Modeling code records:
++++

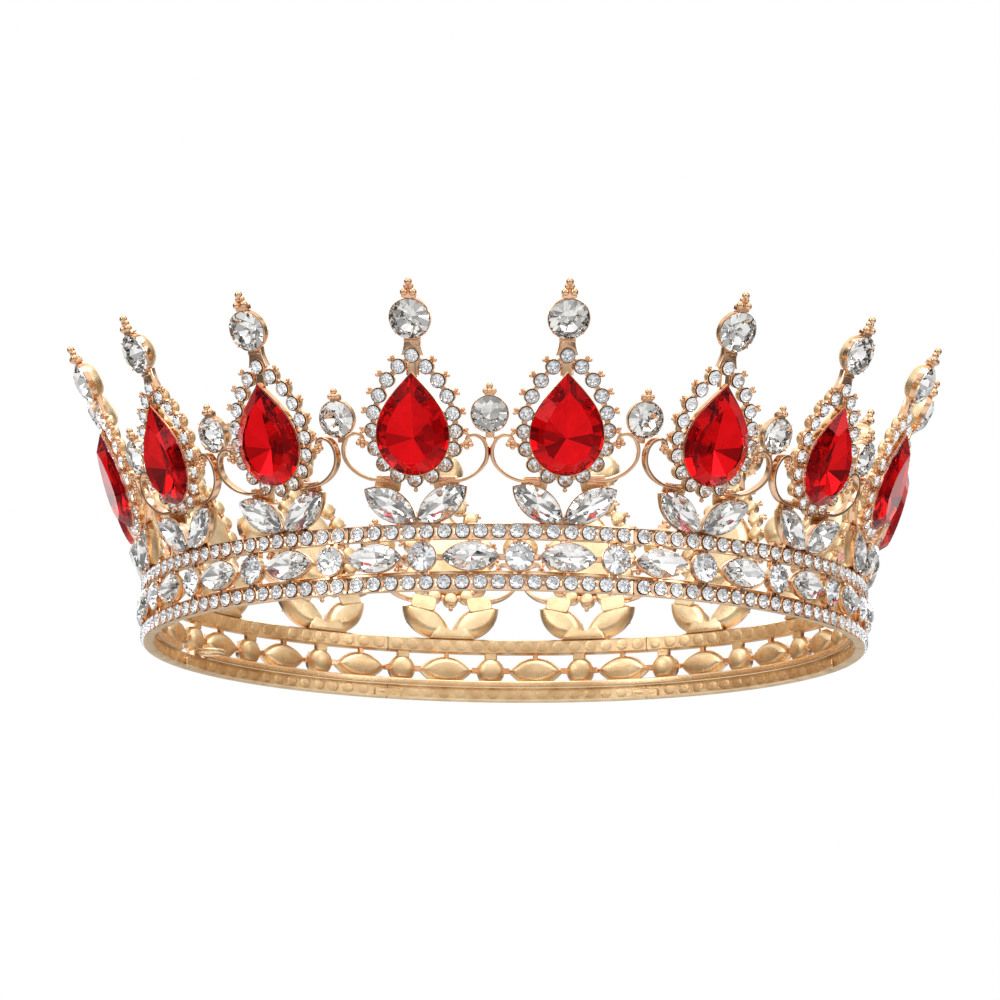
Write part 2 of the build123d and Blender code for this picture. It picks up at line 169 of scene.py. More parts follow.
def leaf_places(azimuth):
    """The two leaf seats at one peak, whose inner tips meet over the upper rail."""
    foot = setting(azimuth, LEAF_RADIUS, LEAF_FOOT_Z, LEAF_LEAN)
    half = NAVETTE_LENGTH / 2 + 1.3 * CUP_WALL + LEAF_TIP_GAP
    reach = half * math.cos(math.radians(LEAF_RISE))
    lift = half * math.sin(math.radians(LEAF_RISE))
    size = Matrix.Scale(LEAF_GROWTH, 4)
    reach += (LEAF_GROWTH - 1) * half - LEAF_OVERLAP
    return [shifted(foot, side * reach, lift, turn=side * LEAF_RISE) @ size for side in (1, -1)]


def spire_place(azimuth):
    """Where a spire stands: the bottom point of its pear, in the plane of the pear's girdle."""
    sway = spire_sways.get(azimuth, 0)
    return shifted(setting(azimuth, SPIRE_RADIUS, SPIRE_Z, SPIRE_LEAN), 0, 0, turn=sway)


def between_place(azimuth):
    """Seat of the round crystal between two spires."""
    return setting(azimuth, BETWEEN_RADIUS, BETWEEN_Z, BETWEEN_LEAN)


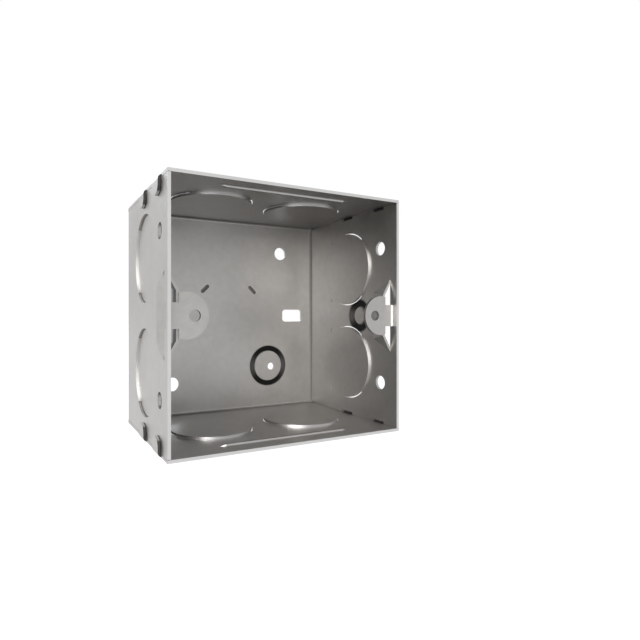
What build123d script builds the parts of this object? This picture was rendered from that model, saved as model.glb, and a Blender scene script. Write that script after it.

++++

Write out, unaltered, the lines from the opening of the listing through the line that includes "return [shifted(foot, side".

TASK SOLUTION.
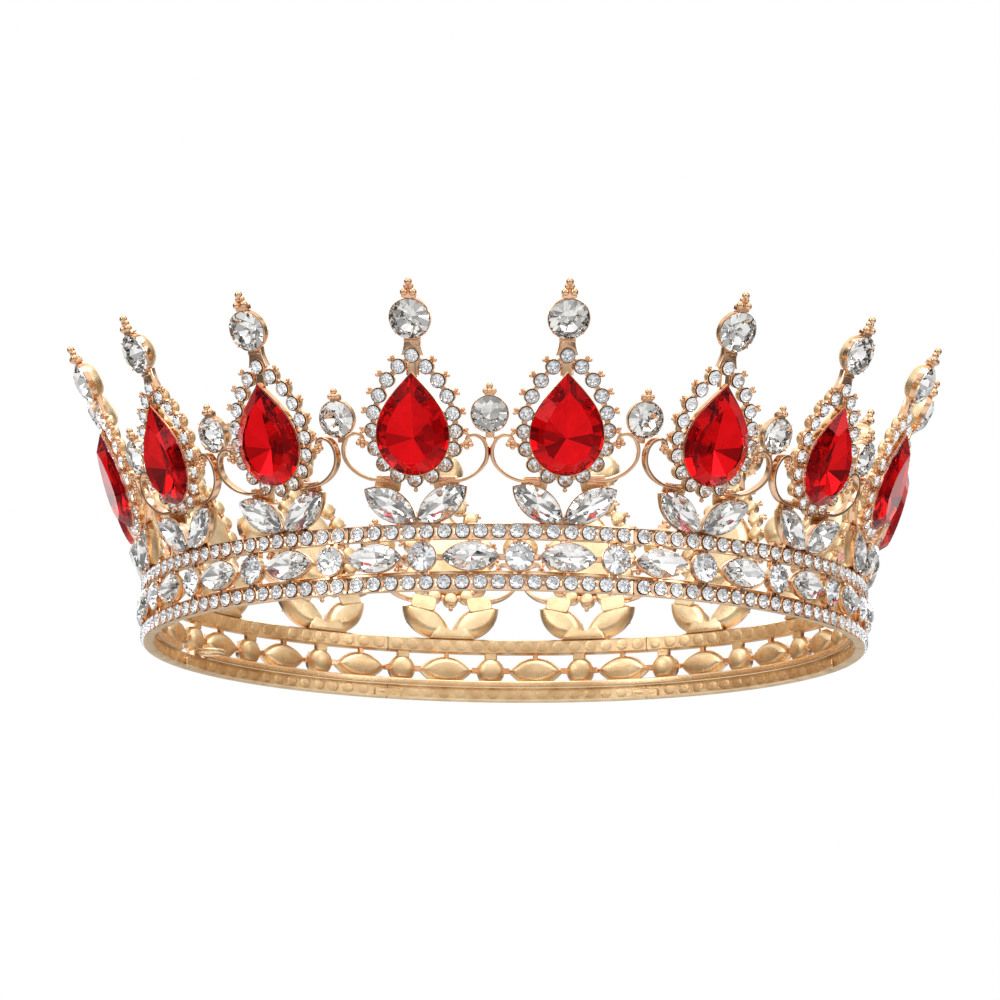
Write part 2 of the build123d and Blender code for this picture. It picks up at line 169 of scene.py. More parts follow.
def leaf_places(azimuth):
    """The two leaf seats at one peak, whose inner tips meet over the upper rail."""
    foot = setting(azimuth, LEAF_RADIUS, LEAF_FOOT_Z, LEAF_LEAN)
    half = NAVETTE_LENGTH / 2 + 1.3 * CUP_WALL + LEAF_TIP_GAP
    reach = half * math.cos(math.radians(LEAF_RISE))
    lift = half * math.sin(math.radians(LEAF_RISE))
    size = Matrix.Scale(LEAF_GROWTH, 4)
    reach += (LEAF_GROWTH - 1) * half - LEAF_OVERLAP
    return [shifted(foot, side * reach, lift, turn=side * LEAF_RISE) @ size for side in (1, -1)]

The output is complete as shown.